Reliability & Lifespan
Reliability in aging sockets is quantified by Mean Cycles Between Failure (MCBF). Redundancy design directly improves System Availability.
* Without Redundancy: System availability is directly tied to the individual socket failure rate. Availability = (MTBF / (MTBF + MTTR)), where MTTR (Mean Time To Repair) includes oven cool-down, board extraction, and socket replacement.
* With N+1 Redundancy: The system can tolerate a single socket failure per redundant group without stopping the test. The failed site can be mapped out electronically, and the spare site is activated. Repair can be deferred to the next planned maintenance cycle. This dramatically increases effective system availability.
Lifespan Extension Factors:
1. Material Selection: High-performance alloys and plastics resist thermal aging.
2. Contact Design: Optimized normal force and wipe action mitigate fretting corrosion.
3. Redundancy: The primary lifespan benefit is operational, not necessarily extending the physical life of a single socket, but ensuring the system continues functioning despite individual socket wear-out.
Test Processes & Standards
Aging sockets must be validated within the context of the complete test process.
Incoming Quality Control (IQC):
* Sample Testing: Measure contact resistance, insulation resistance, and engagement force.
* Visual Inspection: Under microscope for plating quality, mold flash, and contamination.
* Thermal Cycling: Subject sample sockets to the intended temperature profile and re-measure key parameters.In-System Monitoring & Maintenance:
* Continuous Monitoring: System should monitor contact continuity or parametric values (e.g., IDDQ) for each DUT site to detect degradation.
* Preventive Maintenance Schedule: Based on MCBF data. Includes cleaning (ultrasonic or plasma) to remove oxide buildup and re-lubrication of contacts if specified.
* Calibration: Regular calibration of the thermal chamber and measurement systems is essential to ensure stress conditions are accurate.Relevant Standards:
* JESD22-A108: Temperature, Bias, and Operating Life.
* EIA-364: Electrical Connector/Socket Test Procedures.

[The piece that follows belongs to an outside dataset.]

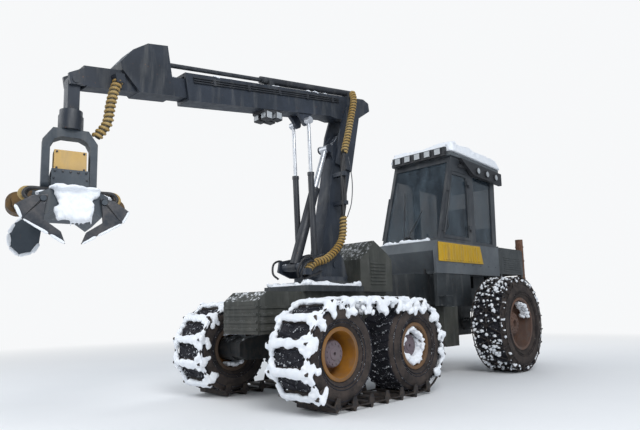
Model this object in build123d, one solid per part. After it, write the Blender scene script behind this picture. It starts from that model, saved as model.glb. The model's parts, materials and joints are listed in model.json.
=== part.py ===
from build123d import *
import math
import os

# Six-wheeled forestry harvester. Millimetres, +X forward, +Y left, +Z up, ground at Z = 0.
# X is measured from the middle of the front bogie until the last step, which moves the
# origin to the middle of the bounding box.

# Fits between pieces
FACE_PLAY = 0.3
PIN_PLAY = 0.05
SIDE_PLAY = 0.3
MOVE_GAP = 6.0

# Tyre beads and rims, on every wheel
BEAD_INSET = 60.0
RIM_LIP = 26.0
RIM_LIP_THICK = 14.0
RIM_SKIN = 20.0
DISC_THICK = 22.0
CENTRE_BORE_R = 60.0

# Front bogie and its tracks
BOGIE_BASE = 1500.0
BOGIE_TYRE_R = 585.0
BOGIE_TYRE_W = 590.0
BOGIE_RIM_R = 286.0
BOGIE_Y = 1020.0
TRACK_BAND = 22.0
TRACK_GROUSER = 45.0
TRACK_W = 640.0
TRACK_SHOES = 22
SHOE_LENGTH = 110.0
SHOE_GUARD = 95.0
GUARD_THICK = 14.0
LINK_WIDTH = 24.0
BOGIE_BEAM_Y = (440.0, 640.0)
BOGIE_BEAM_H = 300.0
BOGIE_AXLE_R = 130.0
BOGIE_HUB_R = 165.0

# Rear wheels
REAR_AXLE_X = -3920.0
REAR_TYRE_R = 812.0
REAR_TYRE_W = 600.0
REAR_RIM_R = 432.0
REAR_Y = 1090.0
REAR_LUGS = 16
REAR_LUG_H = 38.0
REAR_CHAIN_D = 21.0
REAR_AXLE_R = 115.0
REAR_HUB_R = 170.0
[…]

* MIL-STD-883: Test Method Standard for Microcircuits (Method 1015 for burn-in).
Selection Recommendations
When selecting aging sockets for a redundant or high-availability system, consider this decision matrix:
| Selection Criteria | High Priority for Redundant Systems | Evaluation Method |
| :— | :— | :— |
| Proven MCBF Data | Critical | Request vendor test reports under conditions matching your profile (Temp, Current). |
| Contact Technology | High | Spring probes or dual-elastomer for stable resistance over cycles. Avoid designs prone to particulate generation. |
| High-Temp Material Stability | High | Verify UL rating and HDT data. Request material datasheets. |
| Ease of Replacement | Medium-High | Modular designs that allow socket replacement without de-soldering from the board reduce MTTR. |
| Vendor Support | High | Access to failure analysis, field application engineering, and local inventory for spares. |
| Total Cost of Ownership (TCO) | Mandatory | Evaluate cost per test site per full operational lifecycle, including expected replacement costs and downtime losses, not just unit price. |
Implementation Advice for N+1 Design:
1. Work with your Aging Board Designer: Redundancy requires board real estate and routing. Plan the spare site location to minimize signal integrity impacts.
2. Implement Robust Switching: Use reliable solid-state or relay-based switching matrices to reroute signals to the spare socket.
3. Develop Software Mapping: Test system software must be able to disable a failed site, enable the spare, and log the event for maintenance.
Conclusion
In an era where semiconductor reliability expectations are paramount and test capacity is costly, aging system downtime is a major operational liability. The N+1 redundancy design, enabled by robust, high-performance aging socket technology, transforms the reliability equation. It moves the system from a fragile chain of single points of failure to a resilient network where individual component wear-out does not dictate production stops. For hardware engineers, this means designing for higher system-level availability. For test engineers, it translates to predictable throughput and fewer fire drills. For procurement professionals, it justifies a focus on Total Cost of Ownership and partnership with vendors who provide demonstrable reliability data and support. Investing in advanced aging sockets within a redundant architecture is not merely a component purchase; it is a strategic investment in test floor efficiency and product quality assurance.